Hace ya unos meses que decidí cambiar mi ruta hacia el trabajo. Al principio, fue por pura comodidad: prefería realizar un trayecto en metro más largo, pero que me permitía subirme en el metro en la parada de debajo de mi casa. Sin duda, el frío helado de este invierno tuvo mucho que ver.
Sin embargo, poco a poco, he ido descubriendo el verdadero motivo del cambio. El trayecto que ahora sigo me obliga a hacer transbordo en Plaça Catalunya, y en el transbordo, cada día, inexorablemente, a las 8:15 de la mañana, paso por delante de un señor Mexicano que canta rancheras y tangos por igual: la guitarra colgada del hombro y la voz que en su momento fue portentosa, pero que ahora se apaga también inexorable.
Cada mañana, oigo alguna de sus canciones durante diez o quince segundos. Él quieto, en su escenario ficticio bajo tierra (recientemente ha adquirido un amplificador y un micrófono con peana) y yo rápido, acelerando el paso a cada paso.
Nunca me he detenido frente a él, pero a base de verlo fugaz pero repetidamente, he podido distinguir ciertos rasgos en su rostro: una piel sucia, arrugas de viejo de cincuenta años, pañuelo al cuello y cabello de pobre. Y la postura elegante del perdedor.
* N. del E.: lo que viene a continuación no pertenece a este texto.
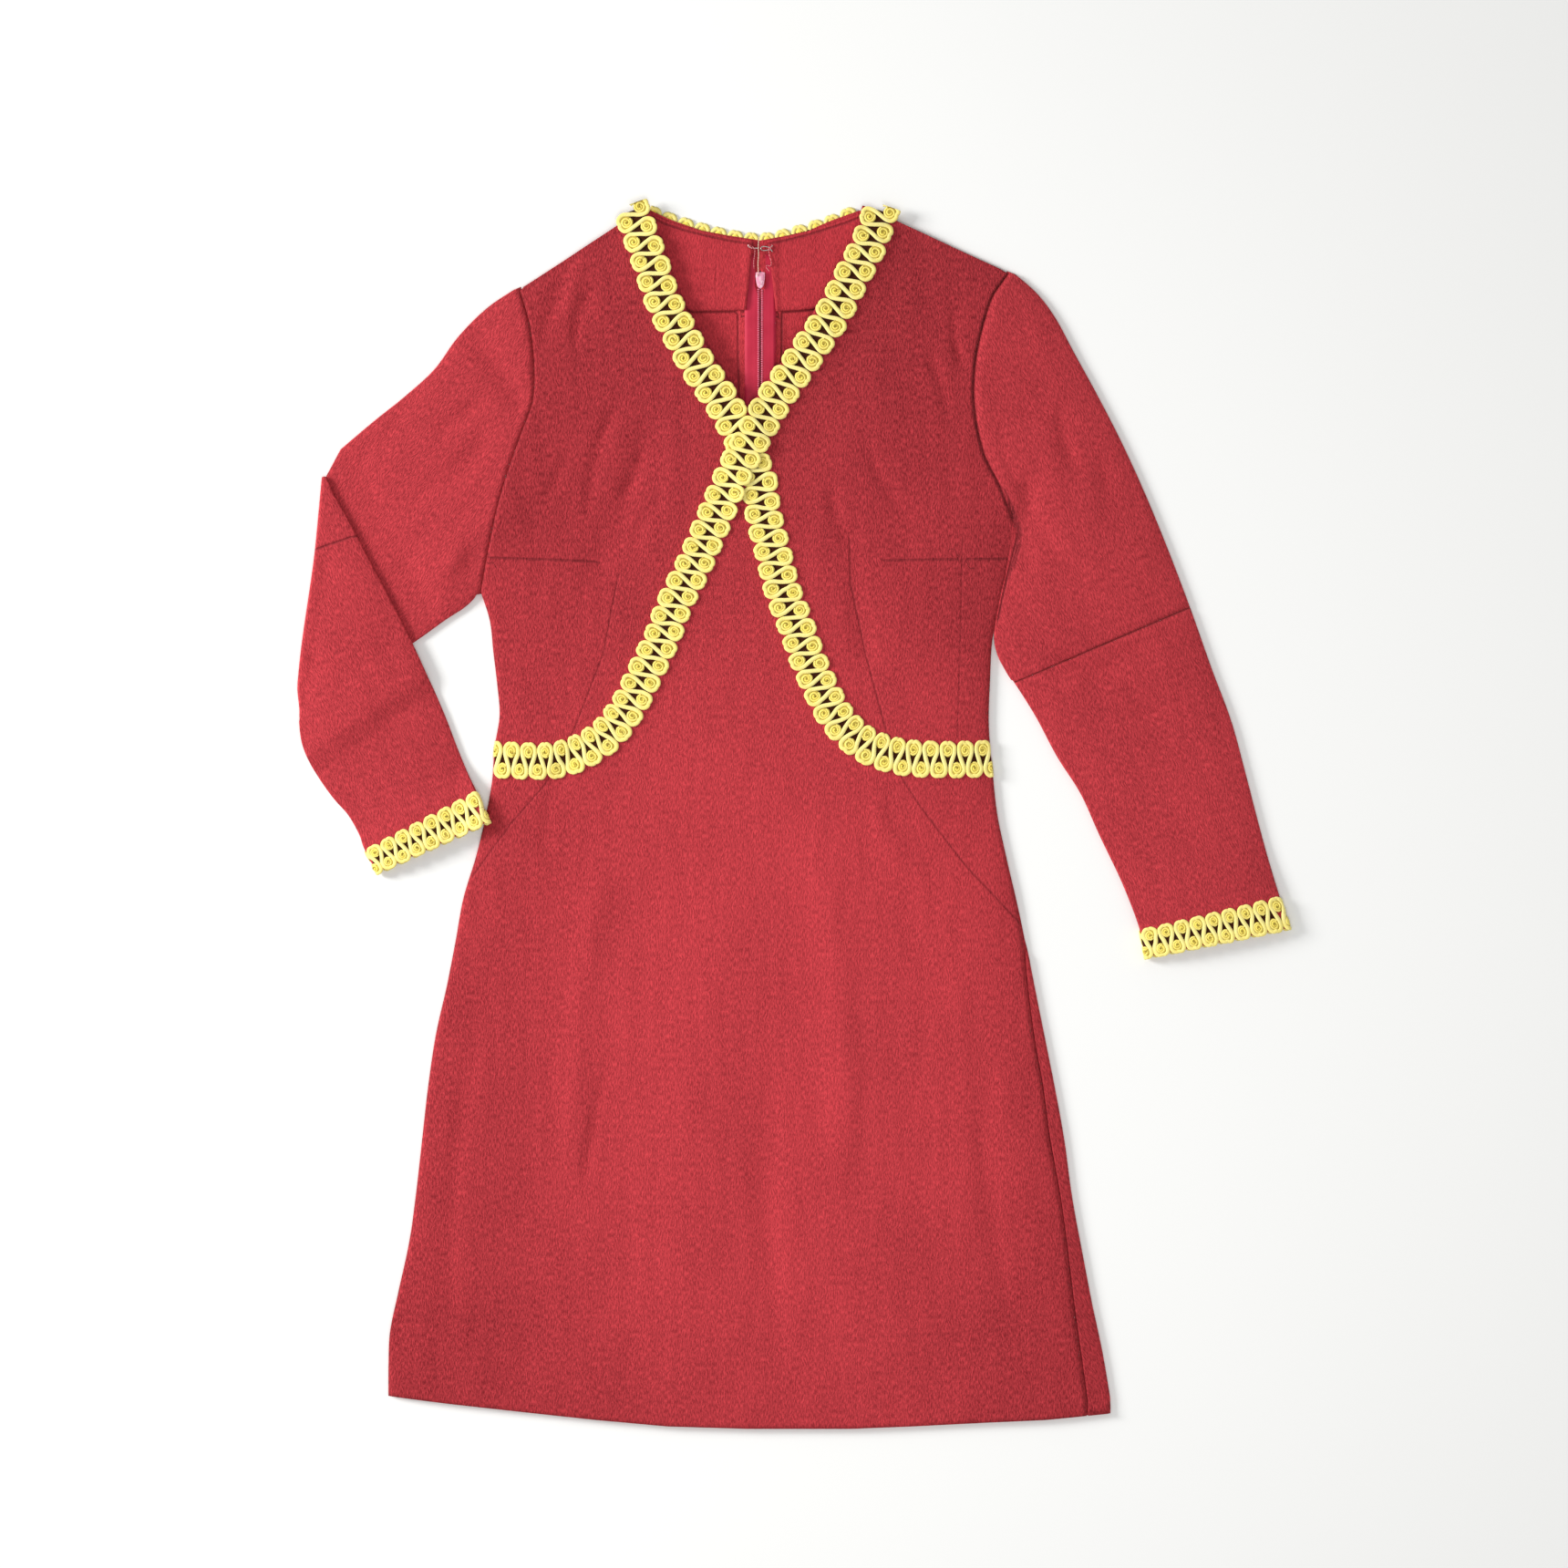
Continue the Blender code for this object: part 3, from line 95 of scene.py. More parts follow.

Porque el Mexicano que canta rancheras en el metro a las 8:15 de la mañana es un perdedor nato.
Nunca, decía, me he detenido frente a él, aunque en varias ocasiones he sentido el impulso de, como mínimo, oír entera alguna de sus canciones (del mismo modo que tantas veces he sentido el impulso de salir afuera a Las Ramblas, y pasear entre las rosas frescas de la mañana y sentir la felicidad suprema del ocio en el amanecer de día laborable)
Me pregunto. también, si él se habrá fijado en mí. Evidentemente, no lo ha hecho, del mismo modo que para nada sospecha que ahora mismo esté dedicándole unas líneas que nunca va a leer. Estoy seguro de que, si decidiéramos ir a desayunar juntos, descubriría una vida igualmente insospechada... porque me muero de ganas de saber qué caminos le han llevado a cantar rancheras en el transbordo de Plaça Catalunya, cada día, puntual, a las 8:15 de la mañana.
Pero los únicos que le hablan son los vendedores de paraguas, pulseras y discos piratas, que lo miran con ternura (hay uno que lo mira como un hermano bueno) y a veces comparten con él un cafe y unas palabras. Es lógico: son compañeros de oficina.
Le comenté a Landiman el otro día que me gustaría realizar un documental sobre la vida en el transbordo de Plaça Catalunya, y en especial sobre algunos de sus personajes. Charlar con ellos, y luego editar un vídeo que sea a la vez un anecdotario de sus vidas y una vida entera a la vez, la vida debajo de la urbe, en un transbordo de metro.
Sé que no voy a hacer nada, no me atreveré no sé si por respeto, por pereza o por miedo o por desgana. Lo que sí sé es que seguiré levantádome cada mñana para ir a trabajar, y que en mi camino escucharé durante diez o quince segundos la voz del Mexicano. Hasta que un día, él o yo, cambiemos de escenario.